Diary 20240829-20240904
モヤっとしたり悲しくなったりムカつく!ってなったり、その場から(気持ち的に)スッと離れることって可能なんやなと思いつつ、難しい時は(離れられるって分かってるけど)今は居てよし!とするのも一つ。大体過去のことを思い出してそうなってるのやけど。あとは、場所を移すことも考えだしたけど、やっぱりこれってただ環境変えて気分一新したいだけでは(そしてそれは今ここでもできる)…となったり、な週。まあでも、わくわくするならやってみてもいいかな、ポルトガルから戻ってどう思うかな。
20240829
Went to some places I’d never been to before today’s class in Kyoto. Felt refreshing and good.
I was amazed by A-san, who has some visions for the future. It’s nice to have something you want to do and feel excited about on the list. I didn’t come up with anything instantly for my work, maybe keep doing classes and translation in style I enjoy the most.
20240830
I went to one of my favorite cafes in Tennoji. Not only they serve good coffee and sweets, but also it’s spacious and has a good atmosphere. I’ve felt this since the day I started to go there, but there’s no other cafes like it… Maybe I’m just being picky.
Some future ideas came. Not sure it works out, but feel excited to think about it.
20240831
Felt a bit down in the morning. Got a text from S-san that she’s opening the cafe tomorrow, so I decided to clean my room in the after noon today instead of tomorrow.
After cleaning, went to cafe braliva for tea break.

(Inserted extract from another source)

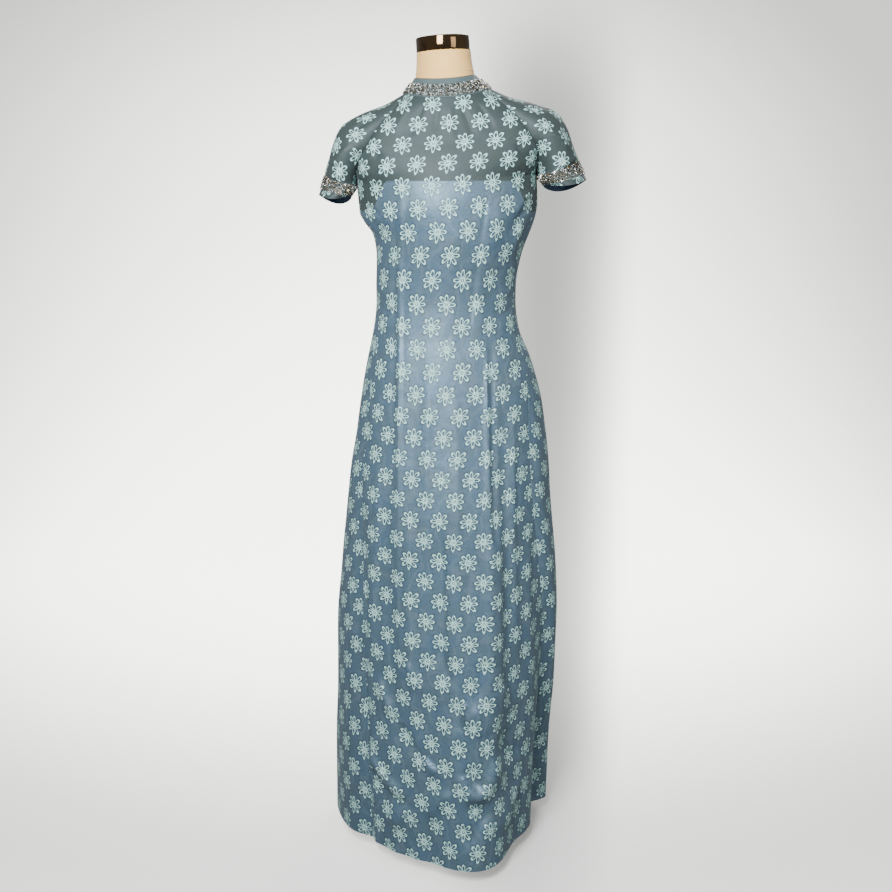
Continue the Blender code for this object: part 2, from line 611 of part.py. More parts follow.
def make_slider(strip):
    """The slider at the top of the closed zip, and the pull tab that hangs between its lugs."""
    low, high = strip[-3, 1], strip[-1, 1]
    right = unit(strip[-2, 2] - strip[-2, 0])
    up = unit(high - low - right * ((high - low) @ right))
    out = np.cross(up, right)
    centre = strip[-2, 1] + out * SLIDER_LIFT

    def place(across, outward, along):
        return centre + right * across + out * outward + up * along

    inner = SLIDER_HALF - LUG_WIDE
    outline = [(-SLIDER_HALF, 0), (SLIDER_HALF, 0), (SLIDER_HALF, SLIDER_TALL), (inner, SLIDER_TALL),
               (inner, SLIDER_FLOOR), (-inner, SLIDER_FLOOR), (-inner, SLIDER_TALL),
               (-SLIDER_HALF, SLIDER_TALL)]
    half = SLIDER_LONG / 2
    extruded("zip_slider", outline, -half, half, place, "zip_metal")
    tab = [(PULL_NECK_HALF, PULL_EYE), (PULL_NECK_HALF, -PULL_NECK), (PULL_HALF, -PULL_NECK),
           (PULL_HALF, -PULL_LONG), (-PULL_HALF, -PULL_LONG), (-PULL_HALF, -PULL_NECK),
           (-PULL_NECK_HALF, -PULL_NECK), (-PULL_NECK_HALF, PULL_EYE)]

    def place_tab(across, along, outward):
        return place(across, PULL_AXIS + outward, along)

    extruded("zip_pull", tab, -PULL_THICK / 2, PULL_THICK / 2, place_tab, "zip_metal")
    print("pull axis through", np.round(place(0, PULL_AXIS, 0), 5), "along", np.round(right, 5))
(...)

I go there to have her class almost every other week, but it was nice to spend time there as a customer.
It’s still not easy, but I’m getting better at see my self from a distance when I get caught by some sad or angry thoughts.
I like my life here, but thinking about living in Kyoto city by myself.
20240901
Couldn’t talk about my possible future path with S-san. It’s difficult to predict when I can while its opening time, so I’ll mention it before it opens tomorrow. Nothing’s certain yet, but I feel like it’s about the time and thinking about it too much blurs my mind. When I think about my like in a long span, I think I want to try different jobs and live by myself again now that being with someone isn’t my choice right now. And it feels right to set a certain period. Maybe I just need some change even if it’s a bit risky.
That being said, part of me feels like I’m just tired. But it’s true I try not to take many clients or translation works in order to secure time to work at the cafe.
20240902
I told her about me leaving the cafe at some point and that I wanted the most easiest timing for her. She was very understanding and compassionate as she always is.
But as I spend a good time there, seeing some familiar faces my decision easily wavers.
I know I’m surrounded by loving kind people and I’m doing just what I want to do. I can be happiest and grateful right here right now.
It’s true that I’m excited about doing something new or living somewhere new. But it’s also because I don’t want to feel like staying at the same place where he hurt me so I want to change the environment. And I know it’s not about environment but the state of my mind that changes. It is my choice whether to stay or not to stay at the negative feeling.
I just want someone who loves me whatever I am, wherever I am, which can be achieved by doing it by myself. It’s just easier to do it when you change everything around you.
Financial worry is one of the reasons that I’m hesitant, too, though.
I’ll see how I’ll be feeling after I came from the trip.
I got a text from T-chan, one of my students that she applied to XG’s concert and invited me to go together if she got the seats. That saved my heart today, too.
I cried in the bath. It feels good to do it once in a while.
20240903
Feel better than yesterday. Whatever I will do, it all depends on how I feel about it.
I’ve been texting with one of my former classmates who I hadn’t contacted for a long time (like decades) and he asked me “So you’re a housewife now?” in a context of “What do you do?”. I was gobsmacked.
I was talking with S-san and N-san about how people have different standards or common sense yesterday, and I felt a connection to that.
Setting that aside, it’s good that I was able to observe myself like “okay, I’m reacting to it like that” even though I couldn’t help telling this to my student and family, and posting on X..
20240904
Had a class, did some shopping, ate lunch, came back and went to the drum class, and then had a medical checkup of my brain.
The pain in the left side of my brain has become much better than a month ago, and the doctor said my brain or the blood vessel around it look good. It was a bit scary, but interesting to see inside of my head. I appreciate them to be that beautiful.